Just not sure how to do this in R with ggplot2 and can't seem to find anything on such plots. Statisticially, I don't know if the plot I desire to plot is even the right thing to do, but that's a different store.
Thanks!
You can use summary functions in ggplot. Here are two ways of achieving the same result:
# Option 1
ggplot(df, aes(x = factor(age), y = score)) +
geom_bar(stat = "summary", fun = "mean")
# Option 2
ggplot(df, aes(x = factor(age), y = score)) +
stat_summary(fun = "mean", geom = "bar")
Older versions of ggplot use fun.y instead of fun:
ggplot(df, aes(x = factor(age), y = score)) +
stat_summary(fun.y = "mean", geom = "bar")
If I understood you right, you could try something like this:
library(plyr)
library(ggplot2)
ggplot(ddply(df, .(age), mean), aes(x=factor(age), y=factor(score))) + geom_bar()
You can also use aggregate() in base R instead of loading another package.
temp = aggregate(list(score = df$score), list(age = factor(df$age)), mean)
ggplot(temp, aes(x = age, y = score)) + geom_bar()
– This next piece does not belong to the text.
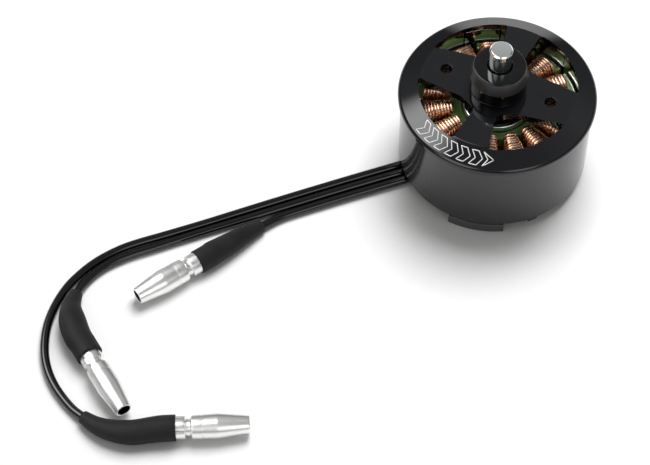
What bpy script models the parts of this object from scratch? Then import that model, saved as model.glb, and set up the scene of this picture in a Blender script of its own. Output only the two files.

Another option is doing a group_by of the x-values and summarise the "mean_score" per "age" using dplyr to do it in one pipe. Also you can use geom_col instead of geom_bar. Here is a reproducible example:
df=data.frame(score=c(4,2,3,5,7,6,5,6,4,2,3,5,4,8),
age=c(18,18,23,50,19,39,19,23,22,22,40,35,22,16))
library(dplyr)
library(ggplot2)
df %>%
group_by(age) %>%
summarise(mean_score = mean(score)) %>%
ggplot(aes(x = factor(age), y = mean_score)) +
geom_col() +
labs(x = "Age", y = "Mean score")
Created on 2022-08-26 with reprex v2.0.2